* _TASK DIRECTIONS_
Output the data that follows exactly, line for line.

* _DATA_
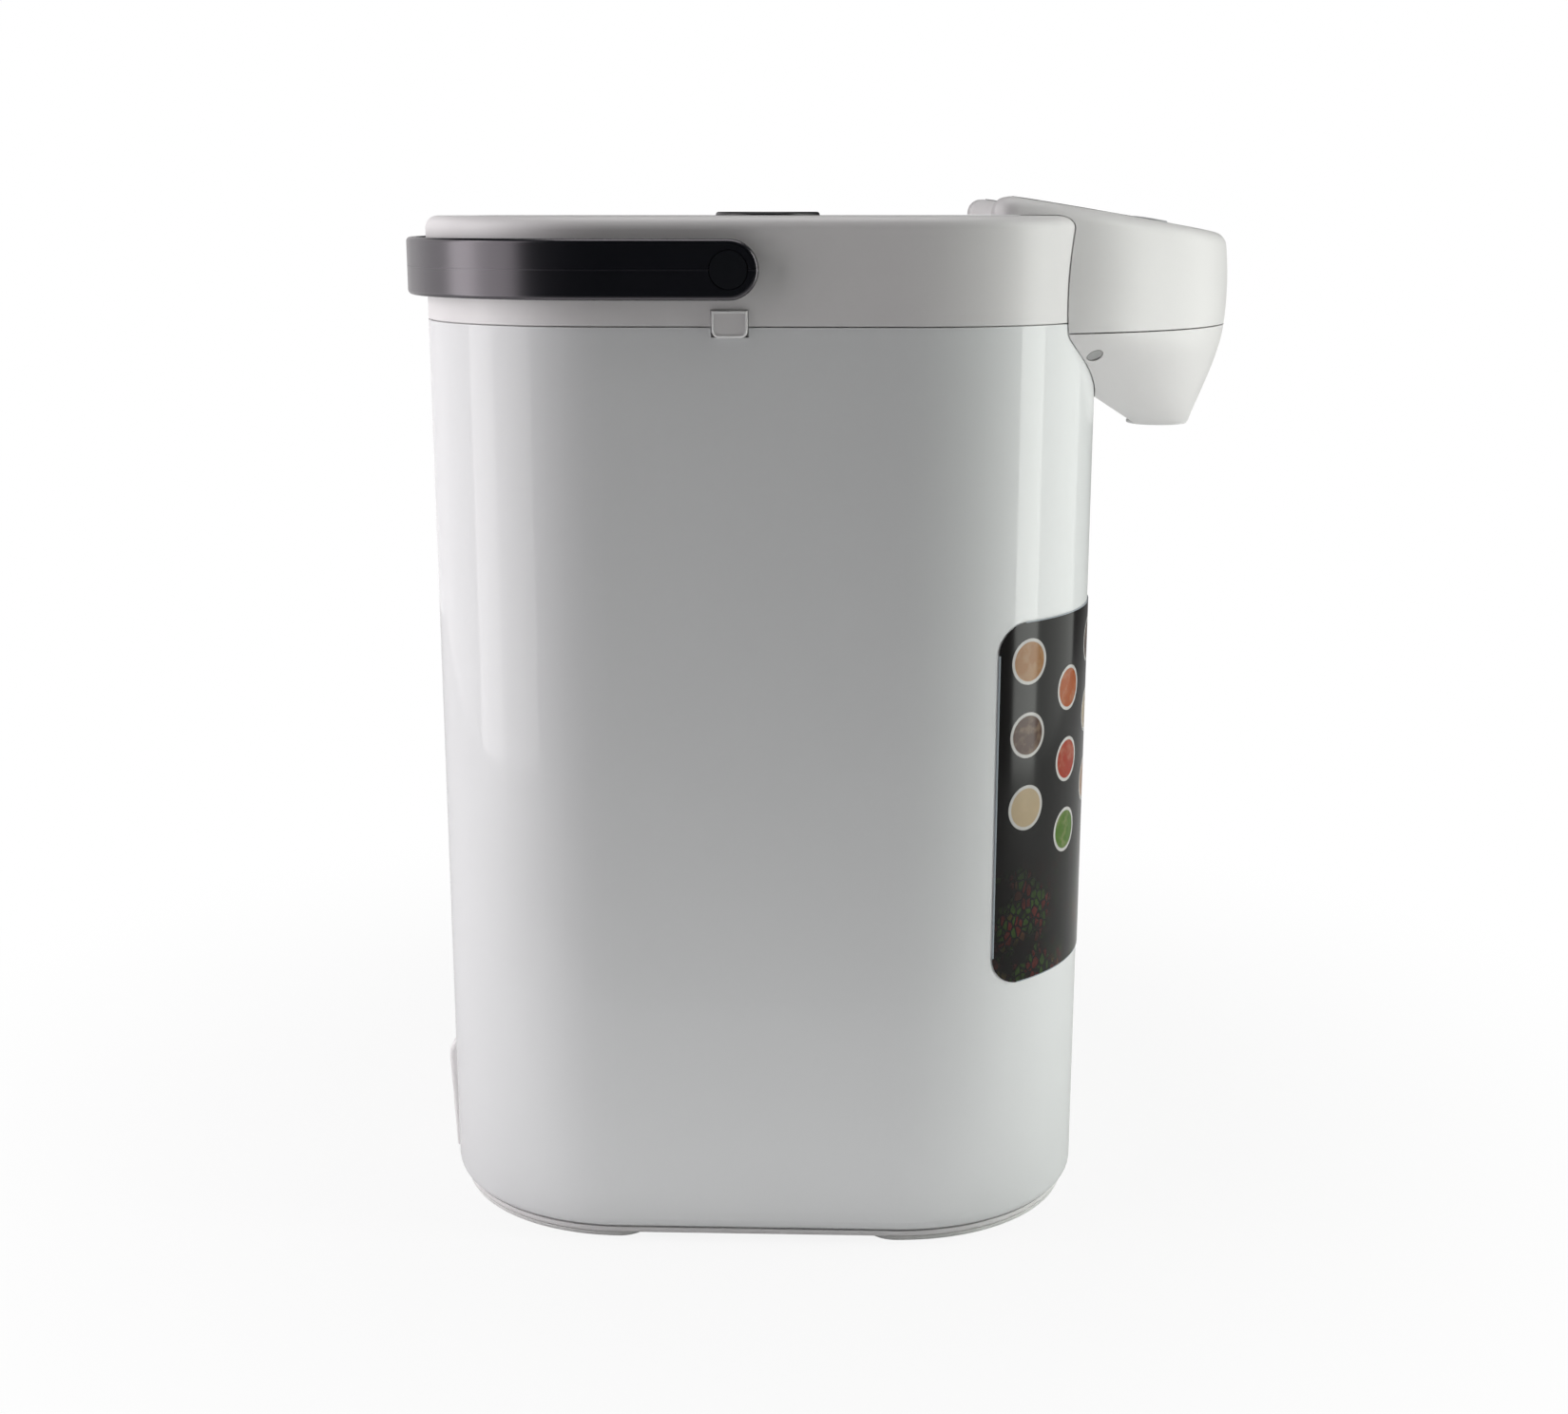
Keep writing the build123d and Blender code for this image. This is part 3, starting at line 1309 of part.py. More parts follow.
bellows_bottom_z = well_bottom_z + well_wall
fold_height = (knob_travel + bellows_rest) / (2 * bellows_folds)
bellows_outside = [
    (bellows_outer_radius if step % 2 else bellows_inner_radius, bellows_bottom_z + step * fold_height)
    for step in range(2 * bellows_folds + 1)
]
bellows_inside = [(radius - bellows_wall, z) for radius, z in reversed(bellows_outside)]
with BuildPart() as pump_bellows:
    with BuildSketch(Plane.XZ):
        with BuildLine():
            Polyline(*bellows_outside, *bellows_inside, close=True)
        make_face()
    revolve(axis=Axis.Z)
pump_bellows.part.label = "pump_bellows"
export_step(pump_bellows.part, "parts/pump_bellows.step")

spring_bottom_z = bellows_bottom_z + spring_wire_radius
spring_height = pusher_z - bellows_bottom_z - 2 * spring_wire_radius - fit_gap
spring_path = Helix(pitch=spring_height / spring_turns, height=spring_height, radius=spring_radius)
with BuildPart() as pump_spring:
    with BuildLine():
        add(spring_path.moved(Location((0, 0, spring_bottom_z))))
    with BuildSketch(Plane((spring_radius, 0, spring_bottom_z), z_dir=spring_path % 0)):
        RegularPolygon(spring_wire_radius, 6)
    sweep(is_frenet=True)
pump_spring.part.label = "pump_spring"
export_step(pump_spring.part, "parts/pump_spring.step")

with BuildPart() as check_valve:
    with BuildSketch(level(well_bottom_z - valve_thickness)):
        Circle(valve_radius)
    extrude(amount=valve_thickness)
    fillet(check_valve.edges().group_by(Axis.Z)[0], valve_thickness / 3)
    with BuildSketch(level(well_bottom_z - valve_thickness)):
        Circle(valve_stem_radius)
    extrude(amount=valve_thickness + well_wall + 2 * fit_gap)
    with BuildSketch(level(well_bottom_z + well_wall)):
        Circle(valve_stem_radius + spring_wire_radius)
    extrude(amount=spring_wire_radius)
check_valve.part.label = "check_valve"
export_step(check_valve.part, "parts/check_valve.step")

# ---- Handle and its pivot pins --------------------------------------------------------------

handle_face_x = body_half + handle_gap + handle_thickness
with BuildPart() as handle:
    with BuildSketch(level(handle_z - handle_height / 2)):
        body_section(-handle_gap - handle_thickness)
        body_section(-handle_gap, mode=Mode.SUBTRACT)
    extrude(amount=handle_height)
    # Keep the half behind the pivots, with round ends
    with BuildSketch(side_plane(-body_width)):
        with Locations((handle_y, handle_z)):
            Circle(handle_height / 2)
        with Locations((handle_y + body_half, handle_z)):
            Rectangle(body_width, handle_height)
    extrude(amount=2 * body_width, mode=Mode.INTERSECT)
    fillet(handle.edges().filter_by(Plane.XY), handle_round)
    for side in (-1, 1):
        with BuildSketch(side_plane(side * (handle_face_x + cut_reach))):
            with Locations((handle_y, handle_z)):
                Circle(pivot_shank_radius + running_gap)
        extrude(amount=-side * (handle_thickness + 2 * cut_reach), mode=Mode.SUBTRACT)
        with BuildSketch(side_plane(side * (handle_face_x + cut_reach))):
            with Locations((handle_y, handle_z)):
                Circle(pivot_head_radius + fit_gap)
        extrude(amount=-side * (cut_reach + pivot_head_thickness + fit_gap), mode=Mode.SUBTRACT)
handle.part.label = "handle"
export_step(handle.part, "parts/handle.step")

for pin_name, side in {"handle_pin_left": -1, "handle_pin_right": 1}.items():
    with BuildPart() as handle_pin:
        with BuildSketch(side_plane(side * handle_face_x)):
            with Locations((handle_y, handle_z)):
                Circle(pivot_head_radius)
        extrude(amount=-side * pivot_head_thickness)
        with BuildSketch(side_plane(side * (body_half - collar_wall - pivot_boss_depth))):
            with Locations((handle_y, handle_z)):
                Circle(pivot_shank_radius)
        extrude(amount=side * (handle_face_x - body_half + collar_wall + pivot_boss_depth - running_gap))
        # Washer face that keeps the handle off the collar
        with BuildSketch(side_plane(side * body_half)):
            with Locations((handle_y, handle_z)):
                Circle(pivot_head_radius)
        extrude(amount=side * (handle_gap - fit_gap))
    handle_pin.part.label = pin_name
    export_step(handle_pin.part, f"parts/{pin_name}.step")
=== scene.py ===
"""Dresses an electric thermo pot: its finishes, labels and small trim, and a studio round it."""

import math

import bpy
from bpy.props import FloatProperty, FloatVectorProperty, IntProperty, PointerProperty
from mathutils import Matrix, Vector


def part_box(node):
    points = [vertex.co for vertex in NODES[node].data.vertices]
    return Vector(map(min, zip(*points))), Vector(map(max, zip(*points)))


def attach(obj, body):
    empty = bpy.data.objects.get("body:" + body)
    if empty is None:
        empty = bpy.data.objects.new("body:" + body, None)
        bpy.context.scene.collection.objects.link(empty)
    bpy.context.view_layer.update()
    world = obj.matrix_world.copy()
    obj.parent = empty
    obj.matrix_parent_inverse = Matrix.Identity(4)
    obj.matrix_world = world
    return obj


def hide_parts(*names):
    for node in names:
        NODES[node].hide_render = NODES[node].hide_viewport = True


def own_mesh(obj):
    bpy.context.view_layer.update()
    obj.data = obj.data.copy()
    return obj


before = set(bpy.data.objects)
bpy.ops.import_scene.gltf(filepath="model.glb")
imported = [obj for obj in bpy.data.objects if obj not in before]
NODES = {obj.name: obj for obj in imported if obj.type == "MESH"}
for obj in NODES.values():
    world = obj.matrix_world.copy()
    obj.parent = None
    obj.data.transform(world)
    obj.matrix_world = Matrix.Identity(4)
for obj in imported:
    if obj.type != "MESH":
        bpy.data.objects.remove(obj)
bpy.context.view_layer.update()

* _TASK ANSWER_
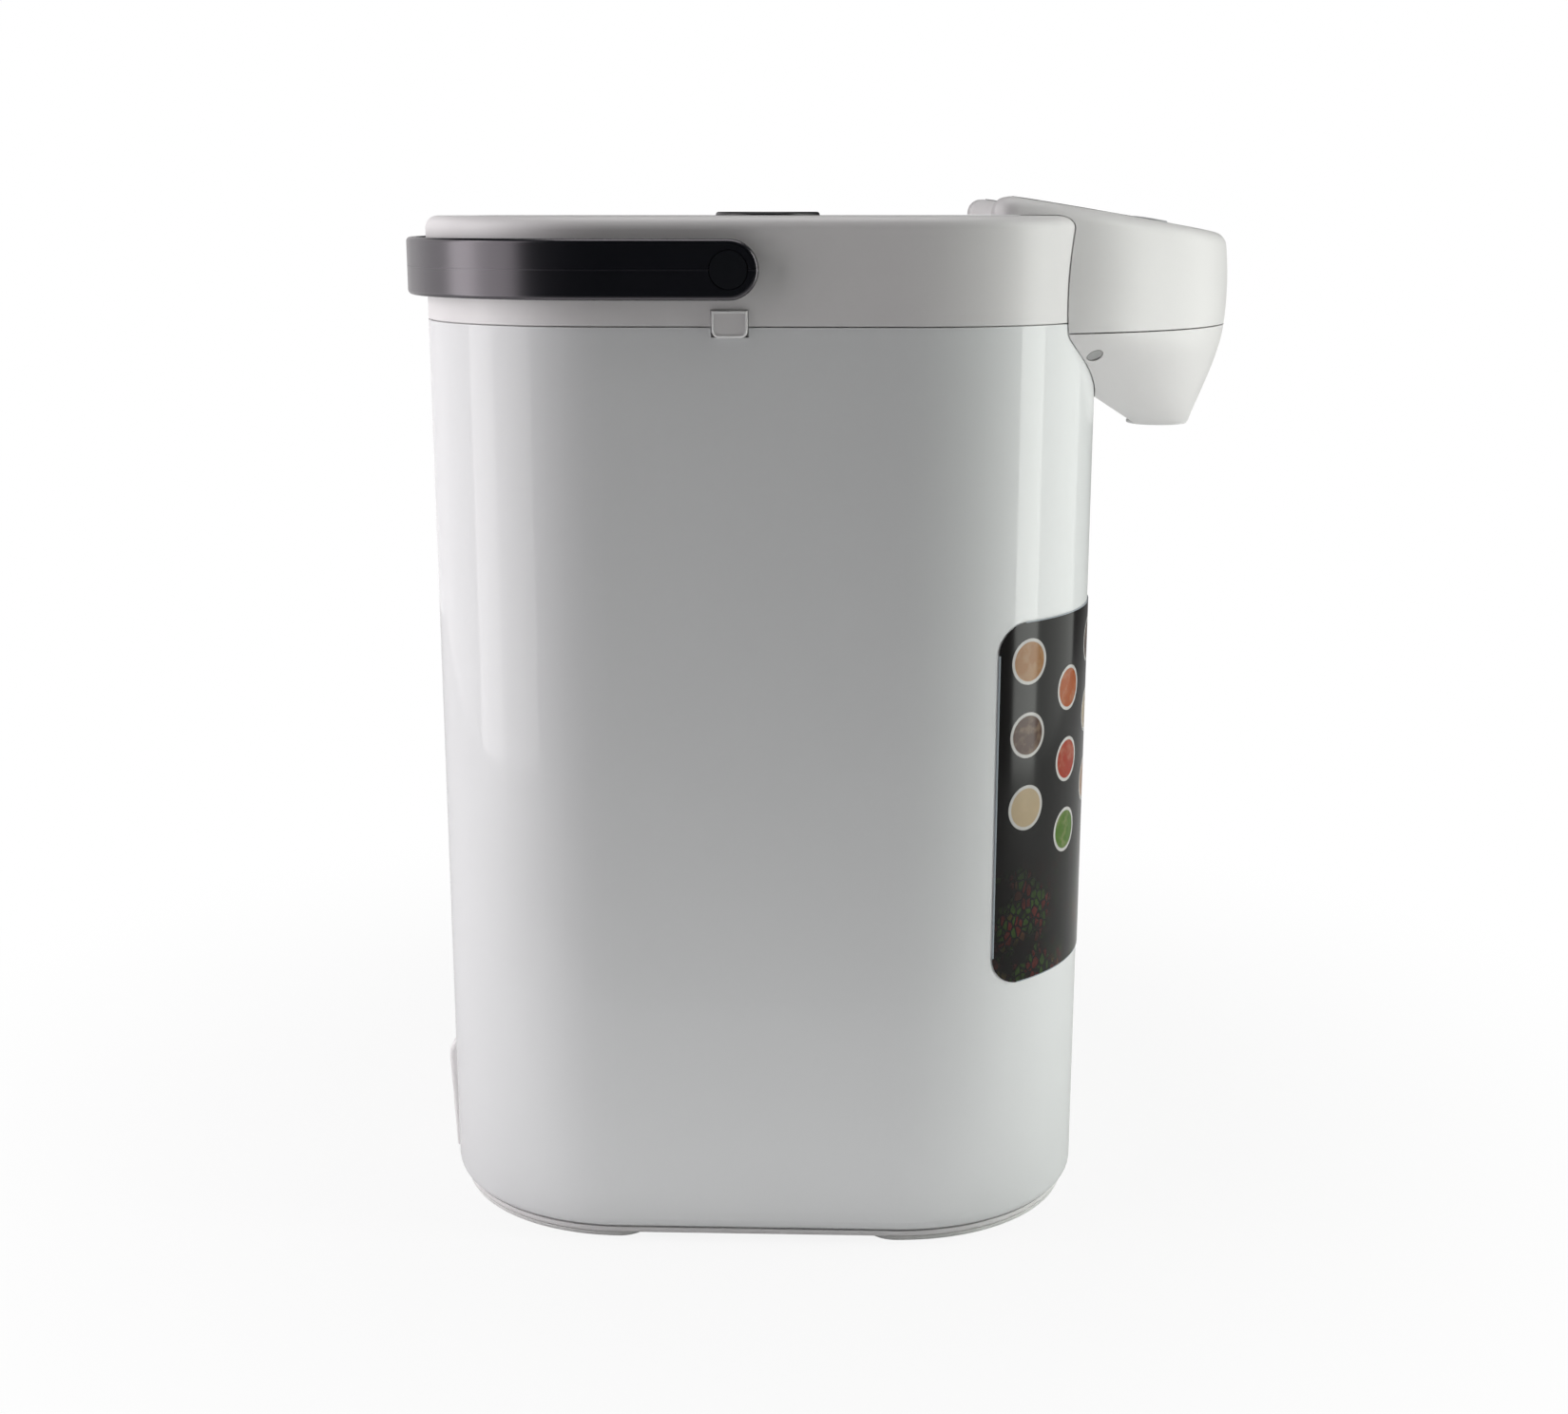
Keep writing the build123d and Blender code for this image. This is part 3, starting at line 1309 of part.py. More parts follow.
bellows_bottom_z = well_bottom_z + well_wall
fold_height = (knob_travel + bellows_rest) / (2 * bellows_folds)
bellows_outside = [
    (bellows_outer_radius if step % 2 else bellows_inner_radius, bellows_bottom_z + step * fold_height)
    for step in range(2 * bellows_folds + 1)
]
bellows_inside = [(radius - bellows_wall, z) for radius, z in reversed(bellows_outside)]
with BuildPart() as pump_bellows:
    with BuildSketch(Plane.XZ):
        with BuildLine():
            Polyline(*bellows_outside, *bellows_inside, close=True)
        make_face()
    revolve(axis=Axis.Z)
pump_bellows.part.label = "pump_bellows"
export_step(pump_bellows.part, "parts/pump_bellows.step")

spring_bottom_z = bellows_bottom_z + spring_wire_radius
spring_height = pusher_z - bellows_bottom_z - 2 * spring_wire_radius - fit_gap
spring_path = Helix(pitch=spring_height / spring_turns, height=spring_height, radius=spring_radius)
with BuildPart() as pump_spring:
    with BuildLine():
        add(spring_path.moved(Location((0, 0, spring_bottom_z))))
    with BuildSketch(Plane((spring_radius, 0, spring_bottom_z), z_dir=spring_path % 0)):
        RegularPolygon(spring_wire_radius, 6)
    sweep(is_frenet=True)
pump_spring.part.label = "pump_spring"
export_step(pump_spring.part, "parts/pump_spring.step")

with BuildPart() as check_valve:
    with BuildSketch(level(well_bottom_z - valve_thickness)):
        Circle(valve_radius)
    extrude(amount=valve_thickness)
    fillet(check_valve.edges().group_by(Axis.Z)[0], valve_thickness / 3)
    with BuildSketch(level(well_bottom_z - valve_thickness)):
        Circle(valve_stem_radius)
    extrude(amount=valve_thickness + well_wall + 2 * fit_gap)
    with BuildSketch(level(well_bottom_z + well_wall)):
        Circle(valve_stem_radius + spring_wire_radius)
    extrude(amount=spring_wire_radius)
check_valve.part.label = "check_valve"
export_step(check_valve.part, "parts/check_valve.step")

# ---- Handle and its pivot pins --------------------------------------------------------------

handle_face_x = body_half + handle_gap + handle_thickness
with BuildPart() as handle:
    with BuildSketch(level(handle_z - handle_height / 2)):
        body_section(-handle_gap - handle_thickness)
        body_section(-handle_gap, mode=Mode.SUBTRACT)
    extrude(amount=handle_height)
    # Keep the half behind the pivots, with round ends
    with BuildSketch(side_plane(-body_width)):
        with Locations((handle_y, handle_z)):
            Circle(handle_height / 2)
        with Locations((handle_y + body_half, handle_z)):
            Rectangle(body_width, handle_height)
    extrude(amount=2 * body_width, mode=Mode.INTERSECT)
    fillet(handle.edges().filter_by(Plane.XY), handle_round)
    for side in (-1, 1):
        with BuildSketch(side_plane(side * (handle_face_x + cut_reach))):
            with Locations((handle_y, handle_z)):
                Circle(pivot_shank_radius + running_gap)
        extrude(amount=-side * (handle_thickness + 2 * cut_reach), mode=Mode.SUBTRACT)
        with BuildSketch(side_plane(side * (handle_face_x + cut_reach))):
            with Locations((handle_y, handle_z)):
                Circle(pivot_head_radius + fit_gap)
        extrude(amount=-side * (cut_reach + pivot_head_thickness + fit_gap), mode=Mode.SUBTRACT)
handle.part.label = "handle"
export_step(handle.part, "parts/handle.step")

for pin_name, side in {"handle_pin_left": -1, "handle_pin_right": 1}.items():
    with BuildPart() as handle_pin:
        with BuildSketch(side_plane(side * handle_face_x)):
            with Locations((handle_y, handle_z)):
                Circle(pivot_head_radius)
        extrude(amount=-side * pivot_head_thickness)
        with BuildSketch(side_plane(side * (body_half - collar_wall - pivot_boss_depth))):
            with Locations((handle_y, handle_z)):
                Circle(pivot_shank_radius)
        extrude(amount=side * (handle_face_x - body_half + collar_wall + pivot_boss_depth - running_gap))
        # Washer face that keeps the handle off the collar
        with BuildSketch(side_plane(side * body_half)):
            with Locations((handle_y, handle_z)):
                Circle(pivot_head_radius)
        extrude(amount=side * (handle_gap - fit_gap))
    handle_pin.part.label = pin_name
    export_step(handle_pin.part, f"parts/{pin_name}.step")
=== scene.py ===
"""Dresses an electric thermo pot: its finishes, labels and small trim, and a studio round it."""

import math

import bpy
from bpy.props import FloatProperty, FloatVectorProperty, IntProperty, PointerProperty
from mathutils import Matrix, Vector


def part_box(node):
    points = [vertex.co for vertex in NODES[node].data.vertices]
    return Vector(map(min, zip(*points))), Vector(map(max, zip(*points)))


def attach(obj, body):
    empty = bpy.data.objects.get("body:" + body)
    if empty is None:
        empty = bpy.data.objects.new("body:" + body, None)
        bpy.context.scene.collection.objects.link(empty)
    bpy.context.view_layer.update()
    world = obj.matrix_world.copy()
    obj.parent = empty
    obj.matrix_parent_inverse = Matrix.Identity(4)
    obj.matrix_world = world
    return obj


def hide_parts(*names):
    for node in names:
        NODES[node].hide_render = NODES[node].hide_viewport = True


def own_mesh(obj):
    bpy.context.view_layer.update()
    obj.data = obj.data.copy()
    return obj


before = set(bpy.data.objects)
bpy.ops.import_scene.gltf(filepath="model.glb")
imported = [obj for obj in bpy.data.objects if obj not in before]
NODES = {obj.name: obj for obj in imported if obj.type == "MESH"}
for obj in NODES.values():
    world = obj.matrix_world.copy()
    obj.parent = None
    obj.data.transform(world)
    obj.matrix_world = Matrix.Identity(4)
for obj in imported:
    if obj.type != "MESH":
        bpy.data.objects.remove(obj)
bpy.context.view_layer.update()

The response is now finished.